Оказывается, они устроились в каком-то номере, только вот дверь как следует не закрыли. Говорили по-немецки. После я подумала: наверное, они всегда между собой так общаются, если не хотят, чтоб кто-то понял. Да только моя бабушка – наполовину немка и преподавала немецкий, так что я всё прекрасно поняла.

Сначала речь шла о детях Кадирова. Близнецам понадобилось какое-то обследование за границей, из-за чего Кадиров взял отпуск на две недели. Майер язвительно это комментировал:

– Даже не знаю, дети – это преступление или наказание? Всё-таки зря Игорь женился.

– Почему ты постоянно высмеиваешь брак? Я вот собираюсь жениться… когда-нибудь, – отозвался Бершауэр.

– На всякий случай напомню: в раю загса не было. Кроме того, еще Аристотель говорил – счастье принадлежит тем, кому довольно самих себя, – с насмешкой в голосе возразил Майер. – И я ничего не высмеиваю, просто смотрю на вещи реально. Люди вступают в связи из-за своей ограниченности. Тем не менее, более половины браков сейчас распадается – это ли не убедительное доказательство краха старой модели? Кстати, попытки примирить разум с чувствами формальными юридическими средствами во все времена причиняли страдания, просто сейчас общество обрело большую свободу. В итоге многие приходят к тому, что настоящее решение этой проблемы может быть только биологическим.

– Иными словами, настоящее решение – это секс без обязательств? – уточнил Бершауэр.

Майер хмыкнул, но его ответ я так и не услышала. На лестнице раздались шаги, я испугалась, что кто-нибудь меня заметит, и убежала. Впрочем, и без ответа всё было ясно.

– София! София Романова, прием!

– А? Что? – оказывается, Маша уже куда-то ушла и теперь Женя обращалась ко мне, хотя я всё еще делала вид, будто занята поисками чего-то важного под столом.

– Кофе, спрашиваю, будешь?

– Э-э-э… нет, спасибо.

– Я слышала, что Марк собирается развивать два новых направления, одно из них возглавит Лиза.

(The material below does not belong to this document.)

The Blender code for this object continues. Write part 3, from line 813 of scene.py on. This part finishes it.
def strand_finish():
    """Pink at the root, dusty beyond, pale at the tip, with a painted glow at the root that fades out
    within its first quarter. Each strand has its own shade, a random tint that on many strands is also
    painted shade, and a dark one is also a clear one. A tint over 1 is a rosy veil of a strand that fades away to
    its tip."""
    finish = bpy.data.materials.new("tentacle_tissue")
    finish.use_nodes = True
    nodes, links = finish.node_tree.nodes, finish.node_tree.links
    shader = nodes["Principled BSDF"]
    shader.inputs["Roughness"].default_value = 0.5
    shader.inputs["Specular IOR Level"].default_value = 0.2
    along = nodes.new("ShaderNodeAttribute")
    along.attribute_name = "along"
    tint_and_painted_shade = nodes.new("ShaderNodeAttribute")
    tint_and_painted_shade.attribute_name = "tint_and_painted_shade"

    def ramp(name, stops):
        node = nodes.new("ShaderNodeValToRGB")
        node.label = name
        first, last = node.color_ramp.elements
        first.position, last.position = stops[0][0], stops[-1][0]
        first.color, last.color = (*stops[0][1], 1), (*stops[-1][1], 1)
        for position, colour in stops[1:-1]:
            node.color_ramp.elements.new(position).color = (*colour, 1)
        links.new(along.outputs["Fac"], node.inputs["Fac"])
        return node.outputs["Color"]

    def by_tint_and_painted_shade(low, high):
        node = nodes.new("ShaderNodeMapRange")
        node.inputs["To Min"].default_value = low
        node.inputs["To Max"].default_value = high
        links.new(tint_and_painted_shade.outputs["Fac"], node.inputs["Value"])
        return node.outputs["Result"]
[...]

А ты теперь ее место займешь? Он тебя из-за этого вчера вызывал? – Женя неожиданно меняет тему.

Елизавета Соколова – моя начальница, но про новые направления я только сегодня услышала, поэтому в ответ мычу что-то невразумительное. Поняв, что толку от меня мало, Женя уходит, а я всё-таки нахожу силы дописать аннотации и отправить их на проверку Лизе.

В обед Бершауэр сообщает, что Майер уехал в командировку – теперь не вернется до среды, и я выдыхаю с облечением.

Хотя, казалось бы, с чего? Ведь это – всего лишь отсрочка, а не спасение.

Из-за событий последних дней я измучена. Вечером начинается сильный дождь – строчит в окна как пулемет. Чтоб добраться домой, приходится снова вызывать такси. Дома принимаю душ, а после сразу проваливаюсь в сон.

Просыпаюсь утром – еще и семи нет.

Откинув одеяло, зябко передергиваю плечами и в пушистых тапочках иду на кухню. Делаю чай с чабрецом и бесцельно брожу по квартире, отхлебывая напиток маленькими глотками. Потом опять забираюсь в постель – хорошо бы еще поспать, но куда там. Воспоминания всплывают помимо воли, начинает болеть голова.

Богдан в одной из книг писал: «Воспоминания – это всегда или чувство вины, или сожаление. Поэтому многим так страшно наедине с собой». А в другой: «Бояться того, что мы не в силах контролировать, бессмысленно, поскольку страх ничего не изменит».